### Written request
Start at the line that has "Continue the OpenSCAD" and stop at the line that has "bpy.ops.mesh.bisect(plane_co=[at * v". Print those lines and all lines between them exactly, and nothing more.

### Supplied material

---

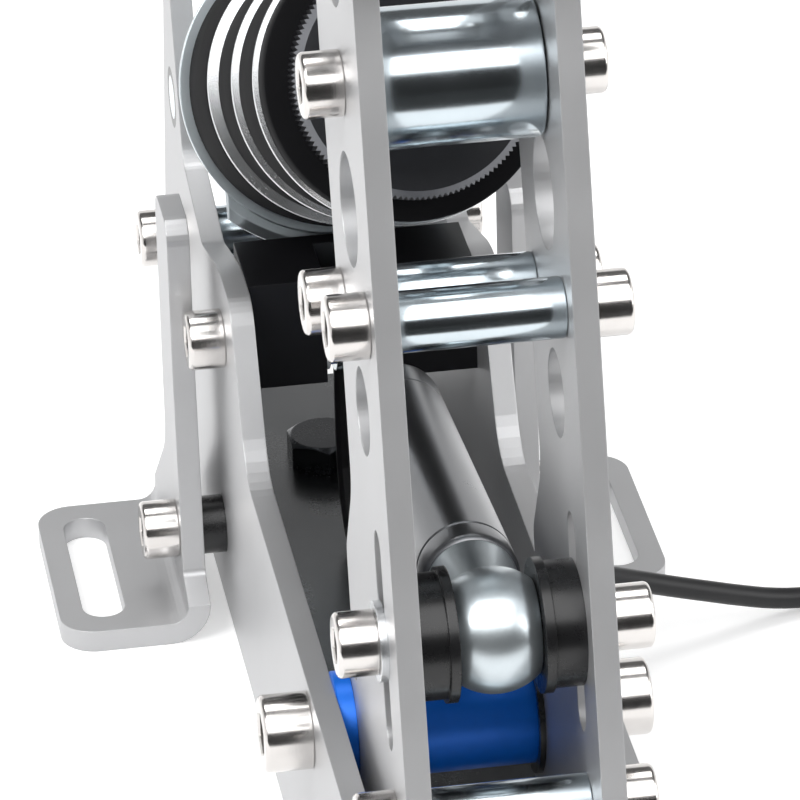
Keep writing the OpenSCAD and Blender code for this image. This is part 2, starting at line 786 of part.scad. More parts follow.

---

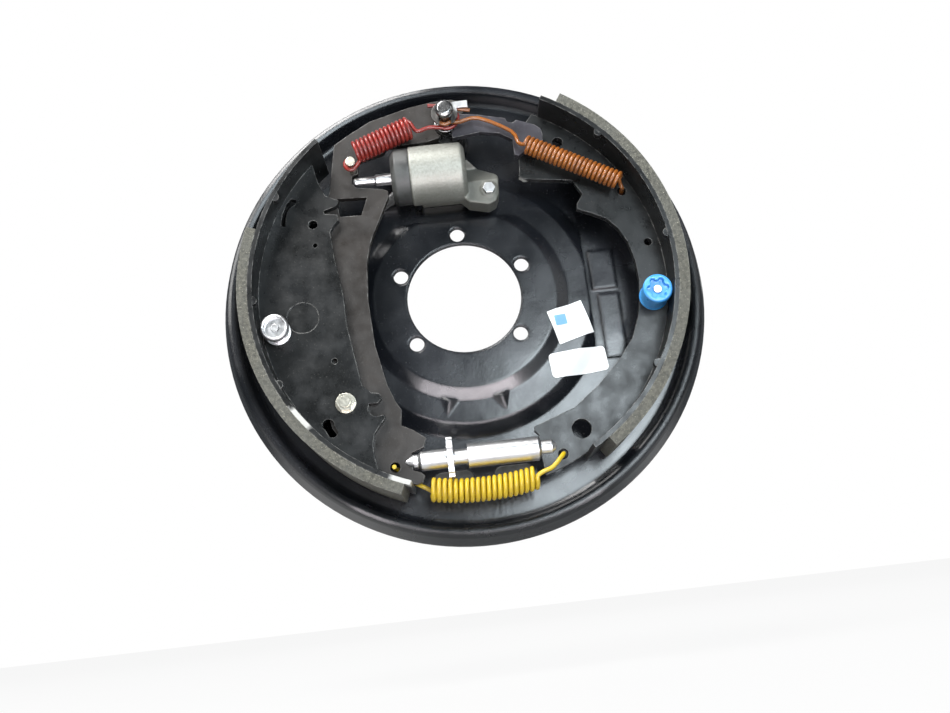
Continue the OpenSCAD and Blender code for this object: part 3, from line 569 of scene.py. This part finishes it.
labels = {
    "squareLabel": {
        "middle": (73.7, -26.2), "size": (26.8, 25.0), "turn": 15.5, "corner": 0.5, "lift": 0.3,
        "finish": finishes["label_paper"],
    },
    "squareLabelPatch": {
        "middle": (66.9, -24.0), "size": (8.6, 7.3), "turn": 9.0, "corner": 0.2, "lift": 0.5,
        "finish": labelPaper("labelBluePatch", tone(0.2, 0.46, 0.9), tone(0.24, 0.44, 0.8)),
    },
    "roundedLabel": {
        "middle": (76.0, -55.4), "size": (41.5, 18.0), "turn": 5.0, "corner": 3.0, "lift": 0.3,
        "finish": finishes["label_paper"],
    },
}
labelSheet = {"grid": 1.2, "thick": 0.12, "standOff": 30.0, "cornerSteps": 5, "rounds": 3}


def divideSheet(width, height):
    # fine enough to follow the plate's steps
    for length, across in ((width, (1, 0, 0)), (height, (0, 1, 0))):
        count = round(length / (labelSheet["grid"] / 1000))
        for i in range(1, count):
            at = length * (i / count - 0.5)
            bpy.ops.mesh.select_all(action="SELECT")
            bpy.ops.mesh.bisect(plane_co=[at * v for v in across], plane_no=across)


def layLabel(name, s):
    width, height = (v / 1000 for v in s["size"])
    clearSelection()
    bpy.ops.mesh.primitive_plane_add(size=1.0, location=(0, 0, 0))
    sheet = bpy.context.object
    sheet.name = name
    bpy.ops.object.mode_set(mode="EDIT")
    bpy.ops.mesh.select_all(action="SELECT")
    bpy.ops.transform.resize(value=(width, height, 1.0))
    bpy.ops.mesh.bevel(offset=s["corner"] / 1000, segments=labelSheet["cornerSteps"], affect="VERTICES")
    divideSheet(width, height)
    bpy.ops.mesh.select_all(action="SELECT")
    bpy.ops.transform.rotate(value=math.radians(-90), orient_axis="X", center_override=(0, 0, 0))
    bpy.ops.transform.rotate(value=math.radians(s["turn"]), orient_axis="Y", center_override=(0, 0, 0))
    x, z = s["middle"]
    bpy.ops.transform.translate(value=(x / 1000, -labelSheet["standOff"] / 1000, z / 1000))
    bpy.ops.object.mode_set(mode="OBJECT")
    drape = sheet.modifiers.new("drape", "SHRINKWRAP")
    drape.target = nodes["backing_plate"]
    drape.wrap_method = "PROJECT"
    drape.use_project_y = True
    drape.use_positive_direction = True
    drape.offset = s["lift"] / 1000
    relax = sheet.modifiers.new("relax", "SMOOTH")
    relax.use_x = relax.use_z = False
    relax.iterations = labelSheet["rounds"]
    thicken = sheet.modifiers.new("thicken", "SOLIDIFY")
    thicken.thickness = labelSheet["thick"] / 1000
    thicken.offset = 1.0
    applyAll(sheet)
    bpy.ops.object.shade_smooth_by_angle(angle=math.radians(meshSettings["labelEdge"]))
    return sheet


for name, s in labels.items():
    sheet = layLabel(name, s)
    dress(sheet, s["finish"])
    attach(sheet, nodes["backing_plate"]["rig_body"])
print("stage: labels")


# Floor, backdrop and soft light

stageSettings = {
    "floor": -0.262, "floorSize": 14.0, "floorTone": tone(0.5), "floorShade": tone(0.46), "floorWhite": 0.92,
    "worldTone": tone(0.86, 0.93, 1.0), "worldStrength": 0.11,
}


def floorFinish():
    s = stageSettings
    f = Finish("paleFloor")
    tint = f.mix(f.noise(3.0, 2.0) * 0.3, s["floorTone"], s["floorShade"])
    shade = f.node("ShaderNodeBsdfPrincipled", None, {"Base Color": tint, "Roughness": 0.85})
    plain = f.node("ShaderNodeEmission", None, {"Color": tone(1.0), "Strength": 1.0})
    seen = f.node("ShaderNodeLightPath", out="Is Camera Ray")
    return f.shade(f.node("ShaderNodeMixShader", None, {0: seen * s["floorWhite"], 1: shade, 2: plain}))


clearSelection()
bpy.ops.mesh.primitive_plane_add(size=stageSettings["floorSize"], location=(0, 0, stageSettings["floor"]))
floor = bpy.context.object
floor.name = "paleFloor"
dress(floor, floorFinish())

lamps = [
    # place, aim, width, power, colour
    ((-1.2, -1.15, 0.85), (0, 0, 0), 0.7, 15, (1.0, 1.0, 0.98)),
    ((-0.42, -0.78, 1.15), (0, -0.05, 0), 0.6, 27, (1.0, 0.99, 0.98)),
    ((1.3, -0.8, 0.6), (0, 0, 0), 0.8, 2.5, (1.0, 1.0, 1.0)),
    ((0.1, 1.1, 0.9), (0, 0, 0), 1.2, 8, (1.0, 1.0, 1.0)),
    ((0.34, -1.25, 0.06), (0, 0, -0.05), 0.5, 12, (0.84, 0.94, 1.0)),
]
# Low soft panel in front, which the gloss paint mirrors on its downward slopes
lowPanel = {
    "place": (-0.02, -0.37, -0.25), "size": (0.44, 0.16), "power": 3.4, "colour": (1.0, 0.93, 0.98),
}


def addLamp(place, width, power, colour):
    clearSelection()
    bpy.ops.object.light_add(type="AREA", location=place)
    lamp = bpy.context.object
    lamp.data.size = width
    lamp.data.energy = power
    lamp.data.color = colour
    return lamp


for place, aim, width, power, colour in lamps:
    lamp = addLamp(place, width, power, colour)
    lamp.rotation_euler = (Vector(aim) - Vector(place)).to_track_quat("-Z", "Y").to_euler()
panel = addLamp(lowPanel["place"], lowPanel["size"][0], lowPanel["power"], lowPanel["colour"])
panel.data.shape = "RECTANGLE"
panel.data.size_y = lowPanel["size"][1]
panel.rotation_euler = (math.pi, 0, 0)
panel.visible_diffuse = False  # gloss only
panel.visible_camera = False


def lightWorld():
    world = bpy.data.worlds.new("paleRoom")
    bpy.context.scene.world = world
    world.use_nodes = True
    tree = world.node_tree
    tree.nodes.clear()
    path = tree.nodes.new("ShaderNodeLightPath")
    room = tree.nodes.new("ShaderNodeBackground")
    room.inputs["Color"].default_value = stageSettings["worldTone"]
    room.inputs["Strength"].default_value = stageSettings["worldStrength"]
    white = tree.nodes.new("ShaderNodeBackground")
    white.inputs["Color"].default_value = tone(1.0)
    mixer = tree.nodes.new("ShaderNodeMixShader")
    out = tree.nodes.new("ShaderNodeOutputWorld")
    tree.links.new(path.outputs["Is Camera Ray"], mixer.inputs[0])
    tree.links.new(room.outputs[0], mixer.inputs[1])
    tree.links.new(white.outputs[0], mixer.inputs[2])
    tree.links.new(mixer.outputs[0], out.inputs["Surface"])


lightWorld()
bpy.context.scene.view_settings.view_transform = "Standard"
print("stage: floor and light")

---

### Exercise answer
Continue the OpenSCAD and Blender code for this object: part 3, from line 569 of scene.py. This part finishes it.
labels = {
    "squareLabel": {
        "middle": (73.7, -26.2), "size": (26.8, 25.0), "turn": 15.5, "corner": 0.5, "lift": 0.3,
        "finish": finishes["label_paper"],
    },
    "squareLabelPatch": {
        "middle": (66.9, -24.0), "size": (8.6, 7.3), "turn": 9.0, "corner": 0.2, "lift": 0.5,
        "finish": labelPaper("labelBluePatch", tone(0.2, 0.46, 0.9), tone(0.24, 0.44, 0.8)),
    },
    "roundedLabel": {
        "middle": (76.0, -55.4), "size": (41.5, 18.0), "turn": 5.0, "corner": 3.0, "lift": 0.3,
        "finish": finishes["label_paper"],
    },
}
labelSheet = {"grid": 1.2, "thick": 0.12, "standOff": 30.0, "cornerSteps": 5, "rounds": 3}


def divideSheet(width, height):
    # fine enough to follow the plate's steps
    for length, across in ((width, (1, 0, 0)), (height, (0, 1, 0))):
        count = round(length / (labelSheet["grid"] / 1000))
        for i in range(1, count):
            at = length * (i / count - 0.5)
            bpy.ops.mesh.select_all(action="SELECT")
            bpy.ops.mesh.bisect(plane_co=[at * v for v in across], plane_no=across)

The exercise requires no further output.